まずは、イオンエンジンです。「はやぶさ」のイオンエンジンは長期間使っているうちに劣化のため調子がわるくなってしまったものの、世界初の惑星間往復飛行を成功させました。イオンエンジンの長寿命化を図って、電気推進の技術をより向上させたいと思います。
次に、小惑星の表面に着陸して、サンプルを採取して上昇するタッチダウンのときの航法誘導技術です。「はやぶさ」で燃料漏れが起きたのは、タッチダウンがうまくいかなかったことに起因していると考えられますので、今度は不時着を絶対に避けなければなりません。そのために、小惑星近傍での運用方法や航法誘導のやり方を工夫します。
そして、「ミネルバ」の再挑戦です。「ミネルバ」は、日本で初めての惑星探査ローバーですが、残念ながら、「はやぶさ」の際はイトカワへの着地に失敗してしまいました。今度こそ成功させたいと思います。
そのほか、姿勢制御やアンテナ、サンプル採取方法などにも改良を加える予定ですが、ほとんどの機能は「はやぶさ」と基本的に同じです。「はやぶさ」で獲得した技術を成熟したものに仕上げ、惑星間往復ミッションを確実に行うことが、「はやぶさ2」の目標です。

Q. 「はやぶさ」には見られない、「はやぶさ2」の新しいチャレンジは何でしょうか?

惑星探査機「はやぶさ2」

小惑星探査機「はやぶさ2」

小惑星の表面に、人工的なクレーターをつくることです。「はやぶさ2」の本体に、小型の衝突装置を搭載して、それを、小惑星表面から数百mほど離れた上空で切り離し、ゆっくりと降下させます。その間に、探査機本体は衝突装置からは見えない小惑星の陰へ移動します。

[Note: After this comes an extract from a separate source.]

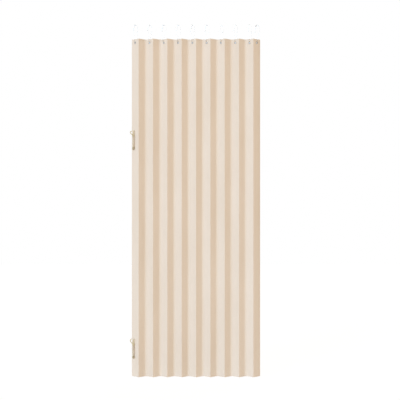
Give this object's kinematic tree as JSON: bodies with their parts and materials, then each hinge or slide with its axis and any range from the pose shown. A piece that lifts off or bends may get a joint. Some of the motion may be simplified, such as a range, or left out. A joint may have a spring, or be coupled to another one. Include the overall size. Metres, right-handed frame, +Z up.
{
  "type": "pleated fabric accordion door",
  "caption": "Pleated fabric accordion door: one cloth of pressed panels that folds at its creases, hung from a rod by open snap hooks, with cord ties at its leading edge.",
  "frame": {"origin": "the place where the rod bears on the inside of the first hook's arch", "axes": "+X along the rod from the leading edge with the ties to the last panel, -Y out of the front, +Z up"},
  "size_m": [0.7741, 0.0466, 2.0849],
  "materials": {
    "cloth": "matte woven",
    "clear_plastic": "clear moulded",
    "eyelet_metal": "satin",
    "tie_cord": "twisted cord"
  },
  "bodies": {
    "hook_01": {"hook_01": "clear_plastic"},
    "panel_01": {"pleat_panel_01": "cloth", "eyelet_01": "eyelet_metal", "upper_tie_eyelet": "eyelet_metal", "upper_tie_loop": "tie_cord", "upper_tie_left_strand": "tie_cord", "upper_tie_right_strand": "tie_cord", "upper_tie_end_knot": "tie_cord", "lower_tie_eyelet": "eyelet_metal", "lower_tie_loop": "tie_cord", "lower_tie_left_strand": "tie_cord", "lower_tie_right_strand": "tie_cord", "lower_tie_end_knot": "tie_cord"},
    "panel_02": {"pleat_panel_02": "cloth"},
    "panel_03": {"pleat_panel_03": "cloth", "eyelet_02": "eyelet_metal"},
    "panel_04": {"pleat_panel_04": "cloth"},
    "panel_05": {"pleat_panel_05": "cloth", "eyelet_03": "eyelet_metal"},
    "panel_06": {"pleat_panel_06": "cloth"},
    "panel_07": {"pleat_panel_07": "cloth", "eyelet_04": "eyelet_metal"},
    "panel_08": {"pleat_panel_08": "cloth"},
    "panel_09": {"pleat_panel_09": "cloth", "eyelet_05": "eyelet_metal"},
    "panel_10": {"pleat_panel_10": "cloth"},
    "panel_11": {"pleat_panel_11": "cloth", "eyelet_06": "eyelet_metal"},
    "panel_12": {"pleat_panel_12": "cloth"},
    "panel_13": {"pleat_panel_13": "cloth", "eyelet_07": "eyelet_metal"},
    "panel_14": {"pleat_panel_14": "cloth"},
    "panel_15": {"pleat_panel_15": "cloth", "eyelet_08": "eyelet_metal"},
    "panel_16": {"pleat_panel_16": "cloth"},
    "panel_17": {"pleat_panel_17": "cloth", "eyelet_09": "eyelet_metal"},
    "panel_18": {"pleat_panel_18": "cloth", "eyelet_10": "eyelet_metal"},
    "hook_02": {"hook_02": "clear_plastic"},
    "hook_03": {"hook_03": "clear_plastic"},
    "hook_04": {"hook_04": "clear_plastic"},
    "hook_05": {"hook_05": "clear_plastic"},
    "hook_06": {"hook_06": "clear_plastic"},
    "hook_07": {"hook_07": "clear_plastic"},
    "hook_08": {"hook_08": "clear_plastic"},
    "hook_09": {"hook_09": "clear_plastic"},
    "hook_10": {"hook_10": "clear_plastic"}
  },
  "joints": [
    {"name": "fold", "type": "hinge", "parent": "hook_01", "child": "panel_01", "pos_m": [0, 0, -0.1012], "axis": [0, 0, -1], "range_deg": [-20, 25]},
    {"name": "crease_01", "type": "hinge", "parent": "panel_01", "child": "panel_02", "pos_m": [0.02117, -0.01802, -1.0789], "axis": [0, 0, 1], "range_deg": [-40, 50]},
    {"name": "crease_02", "type": "hinge", "parent": "panel_02", "child": "panel_03", "pos_m": [0.06351, 0.01802, -1.0789], "axis": [0, 0, -1], "range_deg": [-40, 50]},
    {"name": "crease_03", "type": "hinge", "parent": "panel_03", "child": "panel_04", "pos_m": [0.10585, -0.01802, -1.0789], "axis": [0, 0, 1], "range_deg": [-40, 50]},
    {"name": "crease_04", "type": "hinge", "parent": "panel_04", "child": "panel_05", "pos_m": [0.14819, 0.01802, -1.0789], "axis": [0, 0, -1], "range_deg": [-40, 50]},
    {"name": "crease_05", "type": "hinge", "parent": "panel_05", "child": "panel_06", "pos_m": [0.19054, -0.01802, -1.0789], "axis": [0, 0, 1], "range_deg": [-40, 50]},
    {"name": "crease_06", "type": "hinge", "parent": "panel_06", "child": "panel_07", "pos_m": [0.23288, 0.01802, -1.0789], "axis": [0, 0, -1], "range_deg": [-40, 50]},
    {"name": "crease_07", "type": "hinge", "parent": "panel_07", "child": "panel_08", "pos_m": [0.27522, -0.01802, -1.0789], "axis": [0, 0, 1], "range_deg": [-40, 50]},
    {"name": "crease_08", "type": "hinge", "parent": "panel_08", "child": "panel_09", "pos_m": [0.31756, 0.01802, -1.0789], "axis": [0, 0, -1], "range_deg": [-40, 50]},
    {"name": "crease_09", "type": "hinge", "parent": "panel_09", "child": "panel_10", "pos_m": [0.3599, -0.01802, -1.0789], "axis": [0, 0, 1], "range_deg": [-40, 50]},
    {"name": "crease_10", "type": "hinge", "parent": "panel_10", "child": "panel_11", "pos_m": [0.40225, 0.01802, -1.0789], "axis": [0, 0, -1], "range_deg": [-40, 50]},
    {"name": "crease_11", "type": "hinge", "parent": "panel_11", "child": "panel_12", "pos_m": [0.44459, -0.01802, -1.0789], "axis": [0, 0, 1], "range_deg": [-40, 50]},
    {"name": "crease_12", "type": "hinge", "parent": "panel_12", "child": "panel_13", "pos_m": [0.48693, 0.01802, -1.0789], "axis": [0, 0, -1], "range_deg": [-40, 50]},
    {"name": "crease_13", "type": "hinge", "parent": "panel_13", "child": "panel_14", "pos_m": [0.52927, -0.01802, -1.0789], "axis": [0, 0, 1], "range_deg": [-40, 50]},
    {"name": "crease_14", "type": "hinge", "parent": "panel_14", "child": "panel_15", "pos_m": [0.57161, 0.01802, -1.0789], "axis": [0, 0, -1], "range_deg": [-40, 50]},
    {"name": "crease_15", "type": "hinge", "parent": "panel_15", "child": "panel_16", "pos_m": [0.61395, -0.01802, -1.0789], "axis": [0, 0, 1], "range_deg": [-40, 50]},
    {"name": "crease_16", "type": "hinge", "parent": "panel_16", "child": "panel_17", "pos_m": [0.65629, 0.01802, -1.0789], "axis": [0, 0, -1], "range_deg": [-40, 50]},
    {"name": "crease_17", "type": "hinge", "parent": "panel_17", "child": "panel_18", "pos_m": [0.69864, -0.01802, -1.0789], "axis": [0, 0, 1], "range_deg": [-40, 50]},
    {"name": "hook_turn_02", "type": "hinge", "parent": "panel_03", "child": "hook_02", "pos_m": [0.08468, 0, -0.1012], "axis": [0, 0, 1], "range_deg": [-26.4, 33]},
    {"name": "hook_turn_03", "type": "hinge", "parent": "panel_05", "child": "hook_03", "pos_m": [0.16937, 0, -0.1012], "axis": [0, 0, 1], "range_deg": [-26.4, 33]},
    {"name": "hook_turn_04", "type": "hinge", "parent": "panel_07", "child": "hook_04", "pos_m": [0.25405, 0, -0.1012], "axis": [0, 0, 1], "range_deg": [-26.4, 33]},
    {"name": "hook_turn_05", "type": "hinge", "parent": "panel_09", "child": "hook_05", "pos_m": [0.33873, 0, -0.1012], "axis": [0, 0, 1], "range_deg": [-26.4, 33]},
    {"name": "hook_turn_06", "type": "hinge", "parent": "panel_11", "child": "hook_06", "pos_m": [0.42341, 0, -0.1012], "axis": [0, 0, 1], "range_deg": [-26.4, 33]},
    {"name": "hook_turn_07", "type": "hinge", "parent": "panel_13", "child": "hook_07", "pos_m": [0.5081, 0, -0.1012], "axis": [0, 0, 1], "range_deg": [-26.4, 33]},
    {"name": "hook_turn_08", "type": "hinge", "parent": "panel_15", "child": "hook_08", "pos_m": [0.59278, 0, -0.1012], "axis": [0, 0, 1], "range_deg": [-26.4, 33]},
    {"name": "hook_turn_09", "type": "hinge", "parent": "panel_17", "child": "hook_09", "pos_m": [0.67746, 0, -0.1012], "axis": [0, 0, 1], "range_deg": [-26.4, 33]},
    {"name": "hook_turn_10", "type": "hinge", "parent": "panel_18", "child": "hook_10", "pos_m": [0.71981, 0, -0.1012], "axis": [0, 0, -1], "range_deg": [-26.4, 33]}
  ],
  "couplings": [
    {"joint": "crease_01", "follows": "fold", "ratio": 2},
    {"joint": "crease_02", "follows": "fold", "ratio": 2},
    {"joint": "crease_03", "follows": "fold", "ratio": 2},
    {"joint": "crease_04", "follows": "fold", "ratio": 2},
    {"joint": "crease_05", "follows": "fold", "ratio": 2},
    {"joint": "crease_06", "follows": "fold", "ratio": 2},
    {"joint": "crease_07", "follows": "fold", "ratio": 2},
    {"joint": "crease_08", "follows": "fold", "ratio": 2},
    {"joint": "crease_09", "follows": "fold", "ratio": 2},
    {"joint": "crease_10", "follows": "fold", "ratio": 2},
    {"joint": "crease_11", "follows": "fold", "ratio": 2},
    {"joint": "crease_12", "follows": "fold", "ratio": 2},
    {"joint": "crease_13", "follows": "fold", "ratio": 2},
    {"joint": "crease_14", "follows": "fold", "ratio": 2},
    {"joint": "crease_15", "follows": "fold", "ratio": 2},
    {"joint": "crease_16", "follows": "fold", "ratio": 2},
    {"joint": "crease_17", "follows": "fold", "ratio": 2},
    {"joint": "hook_turn_02", "follows": "fold", "ratio": 1.32},
    {"joint": "hook_turn_03", "follows": "fold", "ratio": 1.32},
    {"joint": "hook_turn_04", "follows": "fold", "ratio": 1.32},
    {"joint": "hook_turn_05", "follows": "fold", "ratio": 1.32},
    {"joint": "hook_turn_06", "follows": "fold", "ratio": 1.32},
    {"joint": "hook_turn_07", "follows": "fold", "ratio": 1.32},
    {"joint": "hook_turn_08", "follows": "fold", "ratio": 1.32},
    {"joint": "hook_turn_09", "follows": "fold", "ratio": 1.32},
    {"joint": "hook_turn_10", "follows": "fold", "ratio": 1.32}
  ]
}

衝突装置の中には爆薬が入っていて、小惑星に衝突した時に爆発しますので、本体はその爆発の際に飛び散る破片から逃れるのです。衝突装置の爆発により、小惑星表面には直径数m、深さ50cm〜1m程度の人工的なクレーターができます。クレーターを作れば、地下の物質が表面に出てきますので、地表面だけでなく、地下の物質も調べられるというわけです。小惑星の地下は宇宙放射線の影響が少なくなるので、過去の状態をそのまま保っている可能性も高いのです。タッチダウンは、表面と地下物質について2回は行い、その両方のサンプルを採取したいと思っています。ただし、地下物質については、どのような人工クレーターができるのかやってみないと分からないという側面もあるので、可能ならば採取を行うという立場です。無理はしないことにしています。